What is asked >> Below is a listing; copy all of it exactly.

Data lines >>
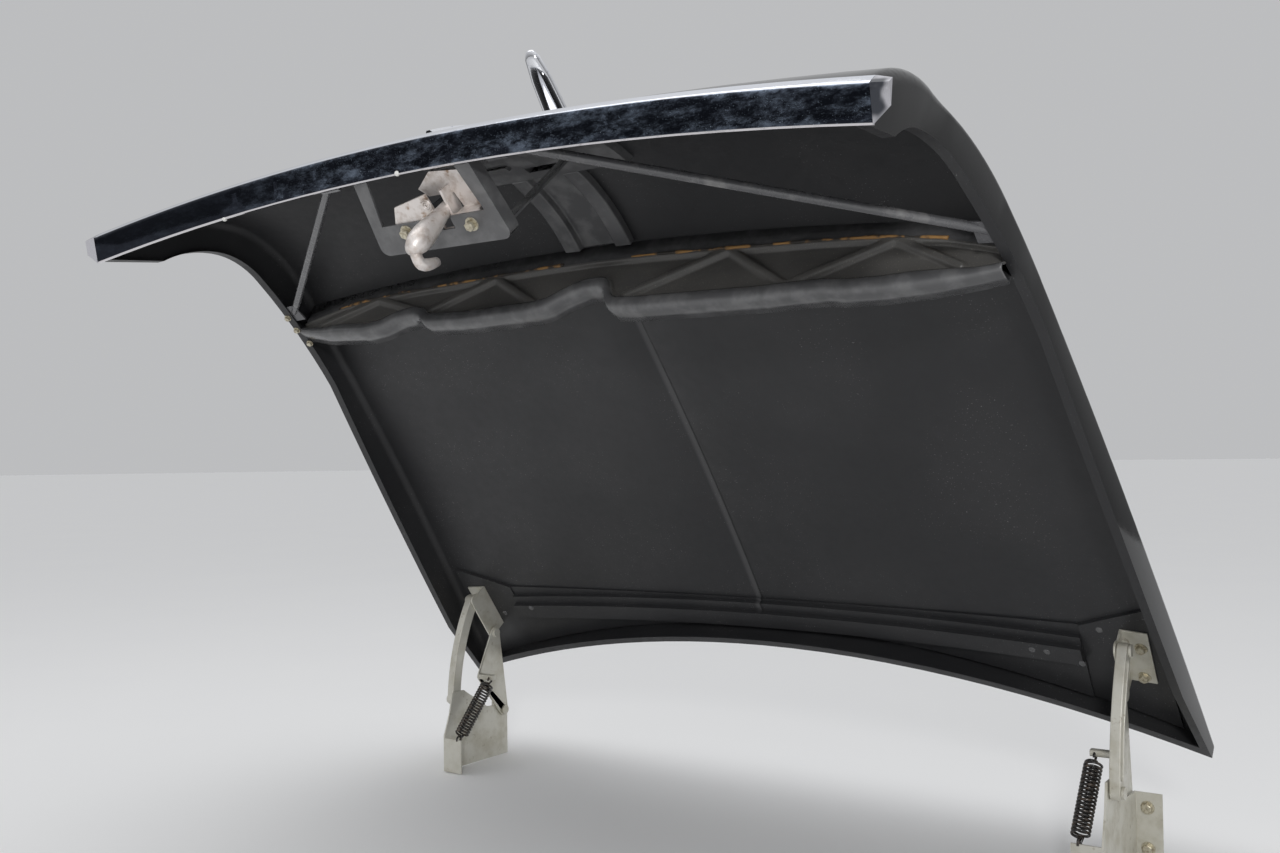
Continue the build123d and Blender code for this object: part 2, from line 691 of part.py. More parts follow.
hinge_out = hinge_plane + web
link_in = hinge_out + 1.0
link_out = link_in + front_link_depth
rear_out = hinge_plane - 1.0
rear_in = rear_out - rear_link_wall
plate_face = skin + seat + corner_plate_depth + seat
under_plate = crown(plate_face, through=True)
under_flange = crown(plate_face + web, through=True)
for name, side in sides.items():
    with BuildPart() as base:
        plane, depth = span(side, hinge_plane, hinge_out)
        with BuildSketch(plane):
            with BuildLine():
                Polyline((base_front, base_bottom), (0, base_bottom), (0, 52), (-60, 56), (-128, base_top),
                         (-160, base_top), (-168, 60), (base_front, 20), close=True)
            make_face()
        extrude(amount=depth)
        inboard, outboard = sorted((side * tab_inner, side * hinge_out))
        add(block((inboard, base_front, base_bottom), (outboard, base_front + flange_wall, tab_top)))
        flange_x = side * (hinge_plane + flange_width / 2)
        with Locations((flange_x, -flange_wall / 2, (52 + base_bottom) / 2)):
            Box(flange_width, flange_wall, 52 - base_bottom)
        with BuildSketch(Plane.XZ):
            with Locations((side * bolt_spacing_x / 2, bolt_spacing_z / 2),
                           (side * bolt_spacing_x / 2, -bolt_spacing_z / 2)):
                Circle(bolt_hole)
        extrude(amount=flange_wall, mode=Mode.SUBTRACT)
        add(pin(side, hinge_out, link_out + seat, base_front_pivot, pin_radius))
        add(pin(side, link_out + seat, link_out + seat + head, base_front_pivot, head_radius))
        add(pin(side, rear_in - seat, hinge_plane, base_rear_pivot, pin_radius))
        add(pin(side, rear_in - seat - head, rear_in - seat, base_rear_pivot, head_radius))
    write(base, f"hinge_base_{name}")

    with BuildPart() as link:
        plane, depth = span(side, link_in, link_out)
        arc = ThreePointArc(bracket_front_pivot, midpoint(bracket_front_pivot, base_front_pivot,
                            front_link_bulge), base_front_pivot)
        with BuildSketch(plane):
            SlotArc(arc, front_link_width)
        extrude(amount=depth)
        pocket, depth = span(side, link_in + front_link_wall, link_out)
        with BuildSketch(pocket):
            SlotArc(arc.trim(0.12, 0.88), front_link_width - 2 * front_link_wall)
        extrude(amount=depth, mode=Mode.SUBTRACT)
        for at in (bracket_front_pivot, base_front_pivot):
            plane, depth = span(side, link_in, link_out)
            with BuildSketch(plane):
                with Locations(at):
                    Circle(pin_radius + running)
            extrude(amount=depth, mode=Mode.SUBTRACT)
    write(link, f"front_link_{name}")

    with BuildPart() as link:
        add(bar(side, rear_in, rear_out, ((bracket_rear_pivot, rear_link_width / 2), (lug, 8),
                                          (base_rear_pivot, rear_link_width / 2))))
        plane, depth = span(side, rear_in - lug_reach, rear_in)
        with BuildSketch(plane):
            with Locations(lug):
                RectangleRounded(*lug_size, 3)
        extrude(amount=depth)
        plane, depth = span(side, rear_in, rear_out)
        with BuildSketch(plane):
            with Locations(base_rear_pivot):
                Circle(pin_radius + running)
        extrude(amount=depth, mode=Mode.SUBTRACT)
        add(pin(side, rear_in - head, rear_in, bracket_rear_pivot, head_radius))
    write(link, f"rear_link_{name}")

    with BuildPart() as bracket:
        front_eye, rear_eye = shut(bracket_front_pivot), shut(bracket_rear_pivot)
        add(bar(side, hinge_plane, hinge_out, ((front_eye, bracket_eye), (rear_eye, bracket_eye))))
        plate_front = front_eye[0] - bracket_eye / 2
        plate_rear = rear_eye[0] + bracket_eye / 2
        inboard, outboard = sorted((side * hinge_plane, side * hinge_out))
        add(block((inboard, plate_front, front_eye[1]), (outboard, plate_rear, bracket_reach)))
        inboard, outboard = sorted((side * hinge_plane, side * (hinge_plane + bracket_flange)))
        add(block((inboard, plate_front, bracket_reach - 60), (outboard, plate_rear, bracket_reach)))
        add(under_plate, mode=Mode.INTERSECT)
        inboard, outboard = sorted((side * hinge_out, side * (hinge_out + 100)))
        add(under_flange & block((inboard, -900, -500), (outboard, 100, 300)), mode=Mode.SUBTRACT)
        add(pin(side, hinge_out, link_out + seat, front_eye, pin_radius))
        add(pin(side, link_out + seat, link_out + seat + head, front_eye, head_radius))
    write(bracket, f"bonnet_bracket_{name}", hood)

    hook = Vector(side * spring_x, base_front + flange_wall / 2, tab_top - 4)
    eye = Vector(side * spring_x, *lug)
    along = (eye - hook).normalized()
    low = hook + along * spring_low_gap
    top = eye - along * spring_top_gap
    with BuildPart() as spring:
        with BuildSketch(Plane(origin=low, z_dir=top - low)):
            Circle(spring_radius)
        extrude(amount=(top - low).length)
    write(spring, f"spring_{name}")
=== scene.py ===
# Raised bonnet on its sprung hinges: finishes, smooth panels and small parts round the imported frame
import json
from math import cos, pi, radians, sin, sqrt

import bmesh
import bpy
from mathutils import Matrix, Vector
from mathutils.bvhtree import BVHTree


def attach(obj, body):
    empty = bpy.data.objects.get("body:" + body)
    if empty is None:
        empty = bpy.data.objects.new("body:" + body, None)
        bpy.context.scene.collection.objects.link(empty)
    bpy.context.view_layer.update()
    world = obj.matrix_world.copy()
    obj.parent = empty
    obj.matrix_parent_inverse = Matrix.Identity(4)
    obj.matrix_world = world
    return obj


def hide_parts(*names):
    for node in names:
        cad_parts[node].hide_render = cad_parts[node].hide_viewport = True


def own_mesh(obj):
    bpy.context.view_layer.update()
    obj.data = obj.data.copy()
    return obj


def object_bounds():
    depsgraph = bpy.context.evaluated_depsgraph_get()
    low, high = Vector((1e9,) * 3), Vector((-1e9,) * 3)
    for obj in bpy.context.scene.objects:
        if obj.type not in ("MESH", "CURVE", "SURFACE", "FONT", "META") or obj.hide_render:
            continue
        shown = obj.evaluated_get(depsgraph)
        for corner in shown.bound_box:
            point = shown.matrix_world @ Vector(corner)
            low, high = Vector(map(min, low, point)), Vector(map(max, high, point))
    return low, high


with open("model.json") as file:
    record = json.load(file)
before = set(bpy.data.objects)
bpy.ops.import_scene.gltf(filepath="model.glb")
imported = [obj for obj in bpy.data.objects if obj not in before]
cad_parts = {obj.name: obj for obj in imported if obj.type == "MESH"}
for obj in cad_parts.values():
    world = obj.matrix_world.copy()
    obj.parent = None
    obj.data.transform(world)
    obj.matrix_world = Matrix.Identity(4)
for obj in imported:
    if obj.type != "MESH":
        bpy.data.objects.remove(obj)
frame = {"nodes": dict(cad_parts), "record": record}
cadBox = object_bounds()
record = frame["record"]
slotOf = {part["node"]: part["material_slot"] for part in record["subparts"]}
bodyOf = {node: body for body, members in record["behaviour"]["bodies"].items() for node in members}
print("frame loaded,", len(frame["nodes"]), "nodes")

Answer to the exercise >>
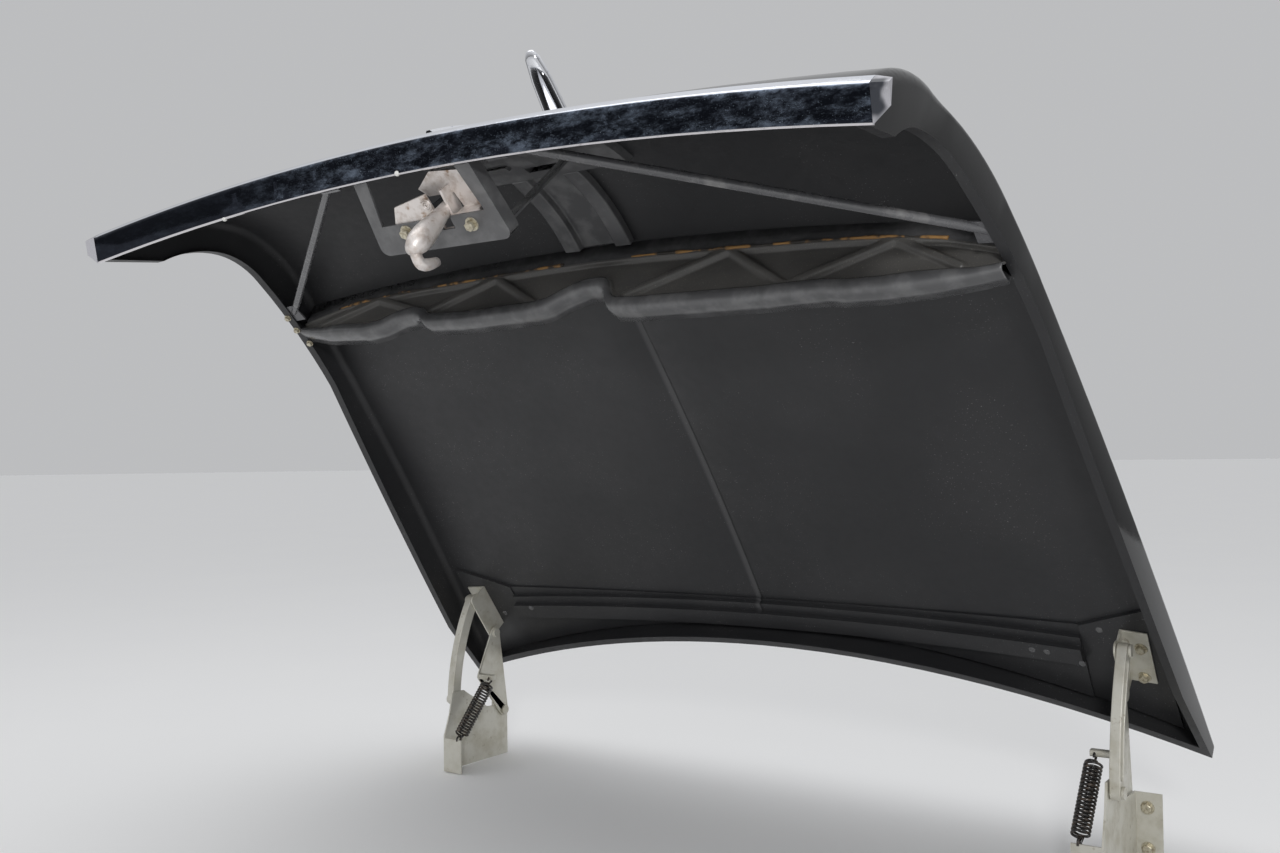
Continue the build123d and Blender code for this object: part 2, from line 691 of part.py. More parts follow.
hinge_out = hinge_plane + web
link_in = hinge_out + 1.0
link_out = link_in + front_link_depth
rear_out = hinge_plane - 1.0
rear_in = rear_out - rear_link_wall
plate_face = skin + seat + corner_plate_depth + seat
under_plate = crown(plate_face, through=True)
under_flange = crown(plate_face + web, through=True)
for name, side in sides.items():
    with BuildPart() as base:
        plane, depth = span(side, hinge_plane, hinge_out)
        with BuildSketch(plane):
            with BuildLine():
                Polyline((base_front, base_bottom), (0, base_bottom), (0, 52), (-60, 56), (-128, base_top),
                         (-160, base_top), (-168, 60), (base_front, 20), close=True)
            make_face()
        extrude(amount=depth)
        inboard, outboard = sorted((side * tab_inner, side * hinge_out))
        add(block((inboard, base_front, base_bottom), (outboard, base_front + flange_wall, tab_top)))
        flange_x = side * (hinge_plane + flange_width / 2)
        with Locations((flange_x, -flange_wall / 2, (52 + base_bottom) / 2)):
            Box(flange_width, flange_wall, 52 - base_bottom)
        with BuildSketch(Plane.XZ):
            with Locations((side * bolt_spacing_x / 2, bolt_spacing_z / 2),
                           (side * bolt_spacing_x / 2, -bolt_spacing_z / 2)):
                Circle(bolt_hole)
        extrude(amount=flange_wall, mode=Mode.SUBTRACT)
        add(pin(side, hinge_out, link_out + seat, base_front_pivot, pin_radius))
        add(pin(side, link_out + seat, link_out + seat + head, base_front_pivot, head_radius))
        add(pin(side, rear_in - seat, hinge_plane, base_rear_pivot, pin_radius))
        add(pin(side, rear_in - seat - head, rear_in - seat, base_rear_pivot, head_radius))
    write(base, f"hinge_base_{name}")

    with BuildPart() as link:
        plane, depth = span(side, link_in, link_out)
        arc = ThreePointArc(bracket_front_pivot, midpoint(bracket_front_pivot, base_front_pivot,
                            front_link_bulge), base_front_pivot)
        with BuildSketch(plane):
            SlotArc(arc, front_link_width)
        extrude(amount=depth)
        pocket, depth = span(side, link_in + front_link_wall, link_out)
        with BuildSketch(pocket):
            SlotArc(arc.trim(0.12, 0.88), front_link_width - 2 * front_link_wall)
        extrude(amount=depth, mode=Mode.SUBTRACT)
        for at in (bracket_front_pivot, base_front_pivot):
            plane, depth = span(side, link_in, link_out)
            with BuildSketch(plane):
                with Locations(at):
                    Circle(pin_radius + running)
            extrude(amount=depth, mode=Mode.SUBTRACT)
    write(link, f"front_link_{name}")

    with BuildPart() as link:
        add(bar(side, rear_in, rear_out, ((bracket_rear_pivot, rear_link_width / 2), (lug, 8),
                                          (base_rear_pivot, rear_link_width / 2))))
        plane, depth = span(side, rear_in - lug_reach, rear_in)
        with BuildSketch(plane):
            with Locations(lug):
                RectangleRounded(*lug_size, 3)
        extrude(amount=depth)
        plane, depth = span(side, rear_in, rear_out)
        with BuildSketch(plane):
            with Locations(base_rear_pivot):
                Circle(pin_radius + running)
        extrude(amount=depth, mode=Mode.SUBTRACT)
        add(pin(side, rear_in - head, rear_in, bracket_rear_pivot, head_radius))
    write(link, f"rear_link_{name}")

    with BuildPart() as bracket:
        front_eye, rear_eye = shut(bracket_front_pivot), shut(bracket_rear_pivot)
        add(bar(side, hinge_plane, hinge_out, ((front_eye, bracket_eye), (rear_eye, bracket_eye))))
        plate_front = front_eye[0] - bracket_eye / 2
        plate_rear = rear_eye[0] + bracket_eye / 2
        inboard, outboard = sorted((side * hinge_plane, side * hinge_out))
        add(block((inboard, plate_front, front_eye[1]), (outboard, plate_rear, bracket_reach)))
        inboard, outboard = sorted((side * hinge_plane, side * (hinge_plane + bracket_flange)))
        add(block((inboard, plate_front, bracket_reach - 60), (outboard, plate_rear, bracket_reach)))
        add(under_plate, mode=Mode.INTERSECT)
        inboard, outboard = sorted((side * hinge_out, side * (hinge_out + 100)))
        add(under_flange & block((inboard, -900, -500), (outboard, 100, 300)), mode=Mode.SUBTRACT)
        add(pin(side, hinge_out, link_out + seat, front_eye, pin_radius))
        add(pin(side, link_out + seat, link_out + seat + head, front_eye, head_radius))
    write(bracket, f"bonnet_bracket_{name}", hood)

    hook = Vector(side * spring_x, base_front + flange_wall / 2, tab_top - 4)
    eye = Vector(side * spring_x, *lug)
    along = (eye - hook).normalized()
    low = hook + along * spring_low_gap
    top = eye - along * spring_top_gap
    with BuildPart() as spring:
        with BuildSketch(Plane(origin=low, z_dir=top - low)):
            Circle(spring_radius)
        extrude(amount=(top - low).length)
    write(spring, f"spring_{name}")
=== scene.py ===
# Raised bonnet on its sprung hinges: finishes, smooth panels and small parts round the imported frame
import json
from math import cos, pi, radians, sin, sqrt

import bmesh
import bpy
from mathutils import Matrix, Vector
from mathutils.bvhtree import BVHTree


def attach(obj, body):
    empty = bpy.data.objects.get("body:" + body)
    if empty is None:
        empty = bpy.data.objects.new("body:" + body, None)
        bpy.context.scene.collection.objects.link(empty)
    bpy.context.view_layer.update()
    world = obj.matrix_world.copy()
    obj.parent = empty
    obj.matrix_parent_inverse = Matrix.Identity(4)
    obj.matrix_world = world
    return obj


def hide_parts(*names):
    for node in names:
        cad_parts[node].hide_render = cad_parts[node].hide_viewport = True


def own_mesh(obj):
    bpy.context.view_layer.update()
    obj.data = obj.data.copy()
    return obj


def object_bounds():
    depsgraph = bpy.context.evaluated_depsgraph_get()
    low, high = Vector((1e9,) * 3), Vector((-1e9,) * 3)
    for obj in bpy.context.scene.objects:
        if obj.type not in ("MESH", "CURVE", "SURFACE", "FONT", "META") or obj.hide_render:
            continue
        shown = obj.evaluated_get(depsgraph)
        for corner in shown.bound_box:
            point = shown.matrix_world @ Vector(corner)
            low, high = Vector(map(min, low, point)), Vector(map(max, high, point))
    return low, high


with open("model.json") as file:
    record = json.load(file)
before = set(bpy.data.objects)
bpy.ops.import_scene.gltf(filepath="model.glb")
imported = [obj for obj in bpy.data.objects if obj not in before]
cad_parts = {obj.name: obj for obj in imported if obj.type == "MESH"}
for obj in cad_parts.values():
    world = obj.matrix_world.copy()
    obj.parent = None
    obj.data.transform(world)
    obj.matrix_world = Matrix.Identity(4)
for obj in imported:
    if obj.type != "MESH":
        bpy.data.objects.remove(obj)
frame = {"nodes": dict(cad_parts), "record": record}
cadBox = object_bounds()
record = frame["record"]
slotOf = {part["node"]: part["material_slot"] for part in record["subparts"]}
bodyOf = {node: body for body, members in record["behaviour"]["bodies"].items() for node in members}
print("frame loaded,", len(frame["nodes"]), "nodes")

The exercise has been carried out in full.